Ese sentarse en el sofá, Coca-Cola en mano y sabiendo que estas semis pueden ser las últimas que vivas en muchos años. Que el soci puede votarte al enésimo nuñista y que un par de temporadas y un par o tres de jubilaciones históricas te devuelvan a la mediocridad de esos años, dicen que décadas, en las que no ganábamos ni para pipas.
Esa sensación de la que hablan los mayores del lugar, con una nostalgia no exactamente feliz, pero sí orgullosa, de un modo que, me temo, ya sólo nos permite el fútbol. Y que ahora nos quieren quitar.
Con la Superliga ya no podremos caer tan bajo porque siempre seremos ricos y siempre seremos elite. Y, por eso mismo, tampoco podremos volar tan alto. En la Superliga, como en la vida misma, el miedo a la derrota, el miedo a la decadencia, nos hace arrastrar con nosotros a todos los que nos rodean.
La derrota es solitaria y es por miedo a esa soledad que estamos arrastrando ahora con nosotros a todo lo grande que hay en Europa. Los clubes fundadores están comprando seguridad y vendiendo decadencia. Una decadencia que puede ser larga y dulce y con un VAR que funcione a las mil maravillas y en todos los idiomas, pero decadencia al fin y al cabo.
Con una competición donde se enfrenten siempre los mismos y vayan jugando cada año un fútbol más uniformado, sin futbol italiano, inglés, alemán o español. Sin estos ciclos de crecimiento y decadencia nacionales que tanto molestan al proyecto europeo, pero que tanta vida le dan al fútbol y a la democracia en general.

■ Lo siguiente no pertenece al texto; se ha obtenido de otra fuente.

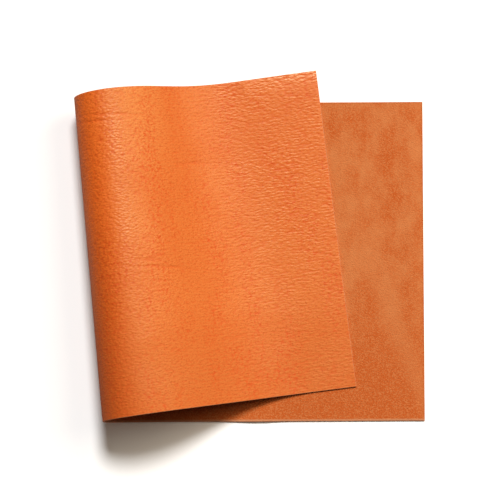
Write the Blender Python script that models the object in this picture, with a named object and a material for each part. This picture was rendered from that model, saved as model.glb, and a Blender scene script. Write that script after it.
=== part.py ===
"""Harness leather panel, one flat cut of 305 x 610 mm, folded over onto itself.

The lower half lies on the floor with its rough flesh side up. The other half comes back
over it through an open loop at the left, so that its smooth grain side shows, and comes
to rest on the lower half, a few degrees askew.

Each point is placed on the flat cut and then carried through a fan of straight bend lines
that each turn a little. That is how a sheet bends that can't stretch: the loop comes out
as a cone, taller at the front than at the back, and the cut keeps its length and width.

+X runs to the right along the lower layer, +Y to the back and +Z up. The origin is on the
floor, below the middle of the folded panel. Sizes are in metres.
"""

import math

import bmesh
import bpy
import numpy as np

# The flat cut
PANEL_WIDTH = 0.305
PANEL_LENGTH = 0.610
THICKNESS = 0.0018

# The fold, with distances along the middle of the cut from its lower end
FOLD_START = 0.253
FOLD_END = 0.565
LAYER_GAP = 0.0005

# The bend lines fan out. Each tilt is from straight across, positive where the line's back end is
# nearer to the lower end. The second is where the panel stops curling over.
FAN_SHARES = (0.0, 0.62, 1.0)
FAN_TILTS = (math.radians(-8.3), math.radians(1.8), math.radians(8.3))

# How sharply the panel bends: share of the way through the fold, radians turned per metre
BENDING = (
    (0.00, 0.0),
    (0.09, 14.0),
    (0.18, 26.2),
    (0.27, 32.5),
    (0.36, 30.4),
    (0.45, 23.4),
    (0.55, 9.6),
    (0.64, -0.7),
    (0.73, -7.1),
    (0.82, -10.4),
    (0.91, -8.2),
    (1.00, 0.0),
)

# The shallow wave in the lower layer's front edge
WAVE_HEIGHT = 0.0020
WAVE_FROM_LOWER_END = 0.160
WAVE_LENGTH = 0.064
WAVE_DEPTH = 0.026

# The flap's back corner sags where nothing lies under it
CORNER_SAG = 0.0016
CORNER_REACH = 0.031

# How finely the sheet is divided
LOWER_STEPS = 22
BEND_LINES = 58
FLAP_STEPS = 5
WIDTH_STEPS = 16

SETTLING_ROUNDS = 8
SETTLING_NUDGE = 1e-5

LEATHER_COLOUR = (0.80, 0.19, 0.045, 1.0)
LEATHER_ROUGHNESS = 0.45
SHARP_CORNER = math.radians(40.0)


def clear_scene():
    for old in list(bpy.data.objects):
        bpy.data.objects.remove(old)


def line_across(along, tilt, share):
    """A point on a line across the flat cut, from its front end, 0, to its back end, 1."""
    across = PANEL_WIDTH * (share - 0.5)
    return np.array([-along + across * math.tan(tilt), PANEL_WIDTH / 2 + across, 0.0])


def turn_about_line(along, tilt, angle):
    """The turn, as a matrix and a shift, that one bend line of the flat cut gives to what is past it."""
    x = math.sin(tilt)
    y = math.cos(tilt)
    cross = np.array([[0.0, 0.0, y], [0.0, 0.0, -x], [-y, x, 0.0]])
    matrix = np.eye(3) + math.sin(angle) * cross + (1.0 - math.cos(angle)) * (cross @ cross)
    on_line = line_across(along, tilt, 0.5)
    return matrix, on_line - matrix @ on_line


def fold(curl, settle, twist):
    """Every bend line with the placement of the leather before it, and the flap's placement.

    curl scales the bending that lifts the panel over, settle the bending that lays it down,
    and twist tilts the last line a little more.
    """
    shares = np.linspace(0.0, 1.0, BEND_LINES)
    first, turning, last = FAN_TILTS
    tilts = np.interp(shares, FAN_SHARES, (first, turning, last + twist))
    bending = np.interp(shares, *zip(*BENDING))
    bending = np.where(bending > 0.0, curl * bending, settle * bending)
    step = (FOLD_END - FOLD_START) / (BEND_LINES - 1)
    matrix = np.eye(3)
    shift = np.array([0.0, 0.0, THICKNESS / 2])
    lines = []
    for share, tilt, bend in zip(shares, tilts, bending):
        along = FOLD_START + share * (FOLD_END - FOLD_START)
        lines.append((along, tilt, matrix, shift))
        turn, turn_shift = turn_about_line(along, tilt, bend * step)
        shift = matrix @ turn_shift + shift
        matrix = matrix @ turn
    return lines, matrix, shift


def flap_misfit(trim):
    """How far the flap is from level, and from its height over the lower layer."""
    matrix, shift = fold(*trim)[1:]
    resting_height = 1.5 * THICKNESS + LAYER_GAP
    corner = matrix @ line_across(PANEL_LENGTH, 0.0, 0.0) + shift
    return np.array([matrix[0, 2], matrix[1, 2], corner[2] - resting_height])


def settled_trim():
    """Small changes to the bending and to the last lines that lay the flap level on the lower layer."""
    trim = np.array([1.0, 1.0, 0.0])
    for _ in range(SETTLING_ROUNDS):
        misfit = flap_misfit(trim)
        slopes = np.empty((3, 3))
        for column in range(3):
            nudged = trim.copy()
            nudged[column] += SETTLING_NUDGE
            slopes[:, column] = (flap_misfit(nudged) - misfit) / SETTLING_NUDGE
        trim = trim - np.linalg.solve(slopes, misfit)
    return trim


def lines_over_panel():
    """Lines across the whole panel: the flat lower layer, the bend lines and the flat flap."""
    bend_lines, flap_matrix, flap_shift = fold(*settled_trim())
    first_tilt, lower_matrix, lower_shift = bend_lines[0][1:]
    last_tilt = bend_lines[-1][1]
    lines = []
    for step in range(LOWER_STEPS):
        share = step / LOWER_STEPS
        lines.append((share * FOLD_START, share * first_tilt, lower_matrix, lower_shift))
    lines.extend(bend_lines)
    for step in range(1, FLAP_STEPS + 1):
        share = step / FLAP_STEPS
        along = FOLD_END + share * (PANEL_LENGTH - FOLD_END)
        lines.append((along, (1.0 - share) * last_tilt, flap_matrix, flap_shift))
    return lines


def shares_across():
    """Places across the width from front, 0, to back, 1, closer together near the two edges."""
    return [0.5 - 0.5 * math.cos(math.pi * step / WIDTH_STEPS) for step in range(WIDTH_STEPS + 1)]


def wave_lift(along, from_front):
    """Height of the wave in the lower layer's front edge."""
    offset = (along - WAVE_FROM_LOWER_END) / (WAVE_LENGTH / 2)
    inward = from_front / WAVE_DEPTH
    if abs(offset) >= 1.0 or inward >= 1.0:
        return 0.0
    return WAVE_HEIGHT * (0.5 + 0.5 * math.cos(math.pi * offset)) * (1.0 - inward) ** 2


def corner_drop(along, point):
    """How far the flap sags where it lies past the lower layer's back edge."""
    overhang = point[1] - PANEL_WIDTH
    if along < FOLD_END or overhang <= 0.0:
        return 0.0
    return CORNER_SAG * (overhang / CORNER_REACH) ** 2


def middle_surface():
    """Points halfway through the leather's thickness: a row for each line across the panel."""
    surface = []
    for along, tilt, matrix, shift in lines_over_panel():
        row = []
        for share in shares_across():
            flat = line_across(along, tilt, share)
            point = matrix @ flat + shift
            point[2] += wave_lift(along, flat[1])
            point[2] -= corner_drop(along, point)
            row.append(point)
        surface.append(row)
    return np.array(surface)


def flesh_directions(surface):
    """Unit directions out of the flesh side, which faces up on the lower layer."""
    along = np.gradient(surface, axis=0)
    across = np.gradient(surface, axis=1)
    out = np.cross(across, along)
    return out / np.linalg.norm(out, axis=2, keepdims=True)


def add_side(mesh, points):
    return [[mesh.verts.new(point) for point in row] for row in points]


def add_rim(mesh, flesh, grain):
    """The cut edge all round, which joins the two sides."""
    last_line = len(flesh) - 1
    last_place = len(flesh[0]) - 1
    around = [(line, 0) for line in range(last_line)]
    around += [(last_line, place) for place in range(last_place)]
    around += [(line, last_place) for line in range(last_line, 0, -1)]
    around += [(0, place) for place in range(last_place, 0, -1)]
    for here, there in zip(around, around[1:] + around[:1]):
        corners = (
            flesh[here[0]][here[1]],
            flesh[there[0]][there[1]],
            grain[there[0]][there[1]],
            grain[here[0]][here[1]],
        )
        mesh.faces.new(corners)


def panel_mesh():
    surface = middle_surface()
    out = flesh_directions(surface)
    flesh_points = surface + out * THICKNESS / 2
    grain_points = surface - out * THICKNESS / 2
    every_point = np.concatenate([flesh_points, grain_points]).reshape(-1, 3)
    middle = (every_point.min(axis=0) + every_point.max(axis=0)) / 2
    floor_origin = np.array([middle[0], middle[1], 0.0])

    mesh = bmesh.new()
    flesh = add_side(mesh, flesh_points - floor_origin)
    grain = add_side(mesh, grain_points - floor_origin)
    for line in range(len(flesh) - 1):
        for place in range(WIDTH_STEPS):
            beside = place + 1
            past = line + 1
            mesh.faces.new((flesh[line][place], flesh[line][beside], flesh[past][beside], flesh[past][place]))
            mesh.faces.new((grain[line][place], grain[past][place], grain[past][beside], grain[line][beside]))
    add_rim(mesh, flesh, grain)
    bmesh.ops.triangulate(mesh, faces=mesh.faces[:])
    bmesh.ops.recalc_face_normals(mesh, faces=mesh.faces[:])
    data = bpy.data.meshes.new("leather_panel")
    mesh.to_mesh(data)
    mesh.free()
    return data


def leather_material():
    material = bpy.data.materials.new("harness_leather")
    material.use_nodes = True
    shader = material.node_tree.nodes["Principled BSDF"]
    shader.inputs["Base Color"].default_value = LEATHER_COLOUR
    shader.inputs["Roughness"].default_value = LEATHER_ROUGHNESS
    shader.inputs["Metallic"].default_value = 0.0
    return material


def make_leather_panel():
    data = panel_mesh()
    data.materials.append(leather_material())
    data.shade_smooth()
    data.set_sharp_from_angle(angle=SHARP_CORNER)
    panel = bpy.data.objects.new("leather_panel", data)
    bpy.context.scene.collection.objects.link(panel)
    return panel


clear_scene()
make_leather_panel()
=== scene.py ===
"""The looks of a folded harness leather panel, laid out as a Blender add-on.

The panel is one flat cut, folded over onto itself through an open loop at the left. This script
makes it once more in a fine mesh, with the shape that the solid has, and gives it three finishes:
the smooth grain side with its wrinkles, the napped flesh side and the bare cut edge.
Sizes are in metres, +X runs to the right along the lower layer, +Y to the back and +Z up.
"""

import math

import bpy
import numpy as np
from mathutils import Matrix, Vector, noise


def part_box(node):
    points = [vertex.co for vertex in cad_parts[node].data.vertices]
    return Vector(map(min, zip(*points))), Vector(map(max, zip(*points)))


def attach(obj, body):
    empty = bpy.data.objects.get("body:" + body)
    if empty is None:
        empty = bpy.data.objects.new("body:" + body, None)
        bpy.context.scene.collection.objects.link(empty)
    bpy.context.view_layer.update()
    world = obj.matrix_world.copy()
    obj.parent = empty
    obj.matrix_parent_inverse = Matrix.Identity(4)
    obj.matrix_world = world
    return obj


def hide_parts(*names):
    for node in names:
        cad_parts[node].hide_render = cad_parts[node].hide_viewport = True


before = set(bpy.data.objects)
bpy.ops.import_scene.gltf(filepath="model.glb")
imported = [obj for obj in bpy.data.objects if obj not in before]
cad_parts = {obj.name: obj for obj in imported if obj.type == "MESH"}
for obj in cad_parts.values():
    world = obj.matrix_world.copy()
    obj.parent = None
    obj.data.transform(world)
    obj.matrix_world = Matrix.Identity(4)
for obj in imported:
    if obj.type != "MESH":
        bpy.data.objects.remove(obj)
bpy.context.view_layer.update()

bl_info = {
    "name": "Folded Leather Panel",
    "version": (1, 0, 0),
    "blender": (4, 5, 0),
    "location": "3D Viewport > Sidebar > Leather",
    "description": "A tan-orange harness leather panel, folded over through an open loop",
    "category": "Add Mesh",
}

# The bend lines fan out. Each tilt is from straight across, positive where the line's back end is
# nearer to the lower end. The second is where the panel stops curling over.
FAN_SHARES = (0.0, 0.62, 1.0)
FAN_TILTS = (math.radians(-8.3), math.radians(1.8), math.radians(8.3))

# How sharply the panel bends: share of the way through the fold, radians turned per metre
BENDING = (
    (0.00, 0.0),
    (0.09, 14.0),
    (0.18, 26.2),
    (0.27, 32.5),
    (0.36, 30.4),
    (0.45, 23.4),
    (0.55, 9.6),
    (0.64, -0.7),
    (0.73, -7.1),
    (0.82, -10.4),
    (0.91, -8.2),
    (1.00, 0.0),
)
LAYER_GAP = 0.0005
SETTLING_ROUNDS = 8
SETTLING_NUDGE = 1e-5

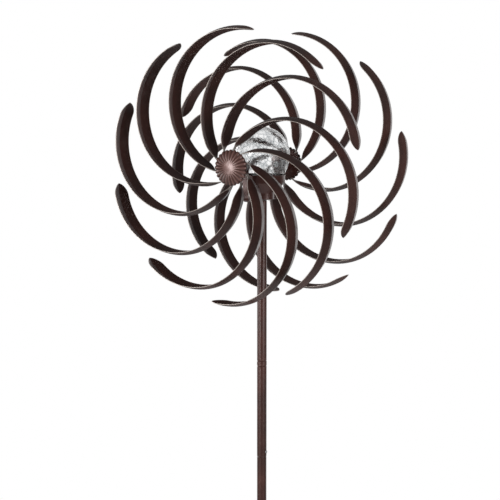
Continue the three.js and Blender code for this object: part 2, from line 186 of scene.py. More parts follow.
class Finish:
    """A material whose nodes are added by one method."""

    def __init__(self, name, **shader):
        self.material = bpy.data.materials.new(name)
        self.material.use_nodes = True
        self.tree = self.material.node_tree
        self.shader = self.tree.nodes["Principled BSDF"]
        self.out = self.tree.nodes["Material Output"]
        for key, value in shader.items():
            self.feed(self.shader, key.replace("_", " "), value)

    def feed(self, node, key, value):
        """Links another node's output to an input, or sets the input to a number or a colour."""
        if isinstance(value, Shade):
            self.tree.links.new(value.socket, node.inputs[key])
        else:
            node.inputs[key].default_value = value

    def node(self, kind, settings=None, inputs=None, output=0):
        made = self.tree.nodes.new("ShaderNode" + kind)
        for key, value in (settings or {}).items():
            setattr(made, key, value)
        for key, value in (inputs or {}).items():
            self.feed(made, key, value)
        return Shade(self, made.outputs[output])

    def set(self, **sockets):
        """Feeds the shader itself."""
        for key, value in sockets.items():
            self.feed(self.shader, key.replace("_", " "), value)
        return self.material

    def place(self, scale=(1, 1, 1), shift=(0, 0, 0)):
        """Object coordinates, stretched and shifted."""
        where = self.node("TexCoord", output=3)
        return self.node("Mapping", None, {"Vector": where, "Location": shift, "Scale": scale})

    def along(self, axis, shift=(0, 0, 0)):
        """One of the object coordinates: 0 for x, 1 for y and 2 for z."""
        return self.node("SeparateXYZ", None, {0: self.place(shift=shift)}, output=axis)

    def noise(self, scale, detail=3, where=None, roughness=0.55, distortion=0.0):
        return self.node("TexNoise", None, {
            "Vector": where or self.place(), "Scale": scale, "Detail": detail,
            "Roughness": roughness, "Distortion": distortion})

    def blend(self, mask, first, second):
        """The first colour where the mask is 0, the second where it is 1."""
        return self.node("Mix", {"data_type": "RGBA"}, {0: mask, 6: first, 7: second}, output=2)

    def bump(self, height, depth, strength=1.0, below=None):
        inputs = {"Height": height, "Distance": depth, "Strength": strength}
        if below is not None:
            inputs["Normal"] = below
        return self.node("Bump", None, inputs)


def colour(red, green, blue):
    """A colour as a painter's chart gives it, 0 to 255, made linear for the shader."""
    return tuple(((c / 255 + 0.055) / 1.055) ** 2.4 if c > 10 else c / 255 / 12.92
                 for c in (red, green, blue)) + (1.0,)


print("bronze in linear light:", [round(c, 4) for c in colour(66, 47, 41)])

# %% [markdown]
# ## Bronze powder coat
#
# Almost the whole sculpture is steel under a dark bronze powder coat. Baked powder is satin, a
# little orange-peeled, and never quite even: the brown drifts a shade warmer and cooler along a
# blade, with fine metal flakes in it. Four noises of very different sizes do that: one for the
# drift, one for the flakes, one for a film of dust, and one for the peel, which goes into the
# bump only.
#
# Two pieces need more. A blade's paint carries a painted highlight along its border, which each of
# its vertices will know by a number called "edge", and its tongue is near-white. A cap's grooves
# carry painted shade and its ridges a painted highlight, by the angle round the axle.

# %% The bronze finishes
DUST = colour(120, 96, 86)
BRONZE_FLAKE = colour(132, 98, 88)
FLUTES = 24  # grooves pressed round each cap


def powder_coat(name, warm, cool, flake, roughness=0.3, metallic=0.2, coat=0.0):
    """Returns the finish, its paint, which is still to be set as the colour, and the material."""
    finish = Finish(name, Metallic=metallic, Coat_Weight=coat, Coat_Roughness=0.2)
    drift = finish.noise(9.0, 4).step(0.38, 0.64)
    flakes = finish.noise(1900.0, 1).step(0.60, 0.72)
    dust = finish.noise(60.0, 5, roughness=0.65).step(0.52, 0.78)
    peel = finish.noise(420.0, 2)
    body = finish.blend(drift, cool, warm)
    dusty = finish.blend(dust * 0.16, body, DUST)
    paint = finish.blend(flakes * 0.45, dusty, flake)
    material = finish.set(
        Roughness=roughness + dust * 0.10 + drift * 0.04,
        Normal=finish.bump(peel, 0.05 * MM, 0.5))
    return finish, paint, material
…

Habrá otro futbol, y será distinto a todos, pero no mejor que ninguno.
La Superliga nos irá acostumbrando a la mediocridad de ir ganando liguillas domésticas que ya no valdrán casi nada y a perder cada año títulos que lo valen todo.
La única seguridad que nos ofrece la Superliga es la de ser cola de león, que es la condición más triste del mundo porque siendo fatal no llega a ser trágica. Yo me temo que, poco a poco, a todos se nos va a ir poniendo un poco cara de Cholo Simeone.
*** Ferran Caballero es profesor de Pensamiento Contemporáneo en la Universidad Pompeu Fabra y de Pensamiento y Creatividad en LaSalle-Universidad Ramon Llull.